Uma mesa de restaurante, dois amigos que não se vêem há muito tempo, uma longa conversa. Com apenas estes três elementos,o diretor francês Louis Malle construiu este que é um de seus filmes mais instigantes.
A aparente simplicidade do dispositivo não deve enganar ninguém. Esta conversa entre o diretor teatral André Gregory e o ator Wallace Shawn remexe profundezas sobre arte e vida e sacode, decididamente, as fronteiras entre o que é encenado e o que é natural, incorporando o espontâneo na própria encenação. Em cena, estão duas pessoas reais, usando seus nomes verdadeiros. Fala-se de Grotowski, Brecht e “O Pequeno Príncipe”. Discute-se viagens à Índia, ao Saara e à Polônia, os sentimentos contraditórios dentro de um longo relacionamento, a robotização das pessoas, o valor da ciência, a fruição dos pequenos fatos da vida.
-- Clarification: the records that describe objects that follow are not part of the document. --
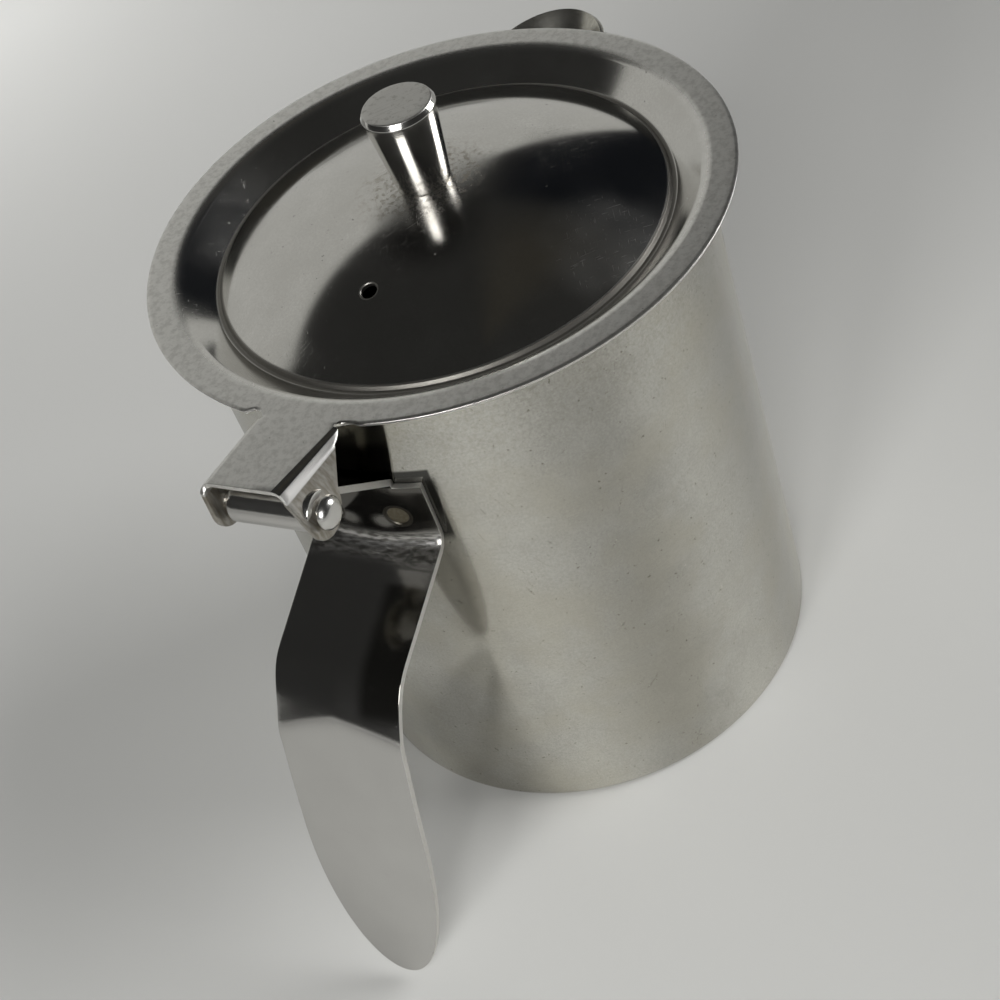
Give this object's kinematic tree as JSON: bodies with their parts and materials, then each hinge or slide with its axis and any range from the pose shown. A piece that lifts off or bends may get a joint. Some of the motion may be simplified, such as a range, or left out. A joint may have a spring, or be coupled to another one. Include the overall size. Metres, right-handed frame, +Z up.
{
  "type": "syrup dispenser",
  "caption": "Steel syrup pourer with a straight drawn cup, a formed spout, a domed hinged lid with a tapered knob, and a bent strip handle.",
  "frame": {"origin": "centre of the underside of the cup, on the surface that it stands on", "axes": "+Z up along the cup's axis, +X towards the spout, -X towards the hinge and the handle, Y along the hinge pin"},
  "size_m": [0.1207, 0.084, 0.1051],
  "materials": {
    "satin_steel": "satin stainless steel with a fine, faintly mottled grain",
    "lid_steel": "stainless steel, polished on the dome and satin on the flange",
    "polished_steel": "polished stainless steel strip with plain sheared edges",
    "bright_steel": "bright turned stainless steel",
    "weld_steel": "stainless steel tinted brown by the heat of the weld"
  },
  "bodies": {
    "pot": {"body": "satin_steel", "handle": "polished_steel", "weld_plugs": "weld_steel"},
    "lid": {"lid": "lid_steel", "knob": "bright_steel", "knob_washer": "bright_steel", "knob_screw": "bright_steel", "hinge_pin": "bright_steel"}
  },
  "joints": [
    {"name": "lid_hinge", "type": "hinge", "parent": "pot", "child": "lid", "pos_m": [-0.0515, 0, 0.0832], "axis": [0, -1, 0], "range_deg": [0, 203]}
  ]
}
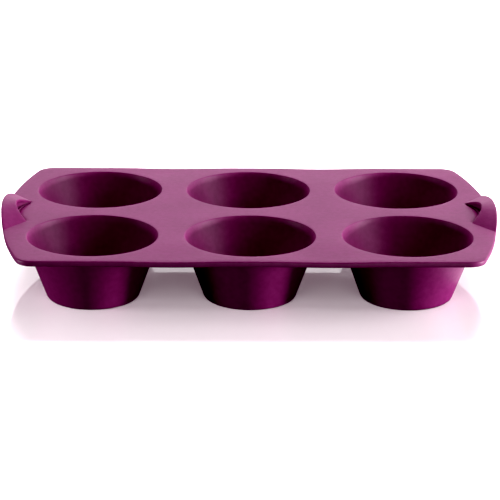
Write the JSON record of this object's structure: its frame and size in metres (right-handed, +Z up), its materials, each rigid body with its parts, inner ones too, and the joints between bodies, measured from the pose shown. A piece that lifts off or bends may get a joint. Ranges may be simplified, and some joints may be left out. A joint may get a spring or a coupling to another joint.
{
  "type": "muffin form",
  "caption": "Flexible silicone muffin baking form: tapered round cups in rows hung from a thin deck, with a thicker rim and a raised bow handle at each short end.",
  "frame": {"origin": "middle of the flat plane that the six cup bases stand on, under the centre of the form", "axes": "+Z up out of the cups, +X along the length from the left handle to the right handle, +Y from the front row to the back row"},
  "size_m": [0.2906, 0.1846, 0.0434],
  "materials": {
    "silicone": "satin"
  },
  "bodies": {
    "root": {"deck": "silicone", "rim_front": "silicone", "rim_back": "silicone", "handle_left": "silicone", "handle_right": "silicone", "cup_front_left": "silicone", "cup_front_middle": "silicone", "cup_front_right": "silicone", "cup_back_left": "silicone", "cup_back_middle": "silicone", "cup_back_right": "silicone"}
  },
  "joints": []
}
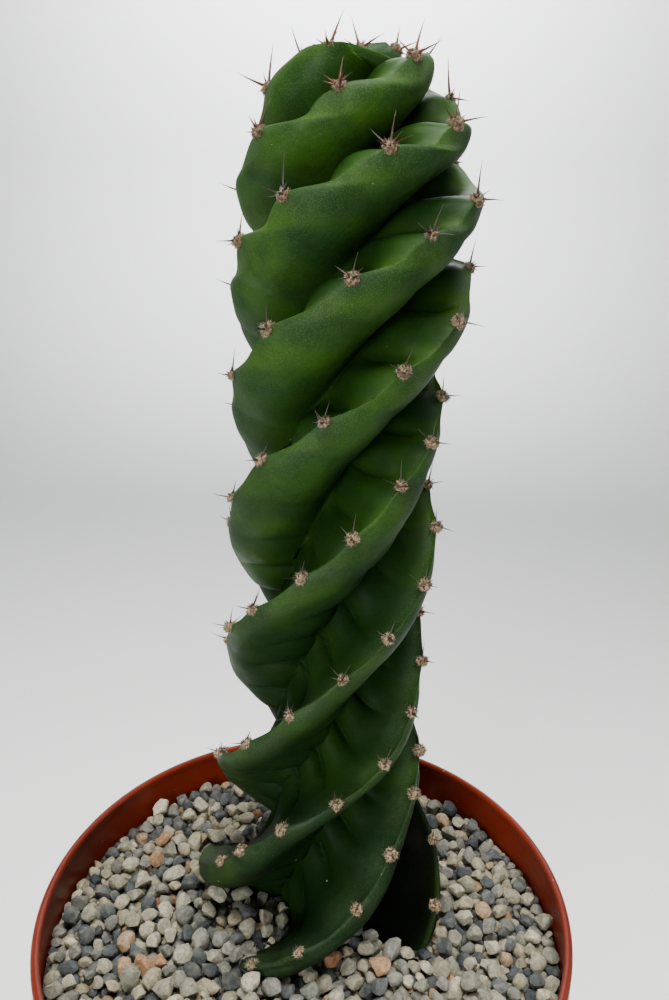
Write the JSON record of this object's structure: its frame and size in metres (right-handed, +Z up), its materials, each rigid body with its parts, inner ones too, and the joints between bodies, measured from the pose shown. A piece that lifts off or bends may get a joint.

É como se estes dois passassem sutilmente a limpo alguns dos mais remotos escaninhos da existência humana, sem pretensão a uma aula ou ao fechamento de questões.
A narrativa flui no cenário de um restaurante elegante de Nova York, com o jantar sendo periodicamente interrompido pelas incursões dos garçons do lugar - qual a função deles na história, bem se pode perguntar, se é que há alguma. O fato é que dificilmente duas pessoas assistindo ao filme terão as mesmas percepções ou notarão os mesmos detalhes. De várias maneiras, Meu jantar com André é uma experiência única e isto é que o torna tão instigante, em sua aparente modéstia de propósitos, dentro da obra de um diretor que assinara obras de vulto como Lacombe Lucien e ainda faria Adeus Meninos, Loucuras de uma Primavera e Tio Vânia em Nova York, seu último filme.
Nada desprezível, para que esta pequena joia produza encantamento e fruição, a função da sedução das palavras - e aqui temos dois exímios mestres no seu uso, dois bichos de teatro, que se conhecem há muito tempo e se propõem a reatar um relacionamento há muito deixado de lado. Cabem aos voice overs de Shawn os comentários fora de cena sobre as emoções que mediam a energia deste reencontro, ao qual não faltam resquícios tanto de gratidão quanto de mágoas. Neste aspecto, infiltra-se uma nota humana e humanista, reconhecendo a dualidade da natureza humana mas também sua infinita capacidade de recuperar-se diante do estímulo apropriado - especialmente a disposição de baixar a guarda e exercitar a escuta.
De muitas formas, Meu jantar com André é um experimento que pode não cair bem a espectadores ansiosos ou apressados. O que mais requer são olhos abertos, curiosidade e empatia pela arte.
Para quem suspeitar que se trata de uma conversa real, num cenário real, algumas informações - o filme foi feito em estúdio, ao longo de algumas semanas e os diálogos foram cuidadosamente elaborados pelos dois artistas ao longo de um ano, tendo como ponto de partida conversas verdadeiras que gravaram antes. Há, portanto, uma refinada carpintaria teatral em funcionamento. A arte, afinal, sempre imita a vida.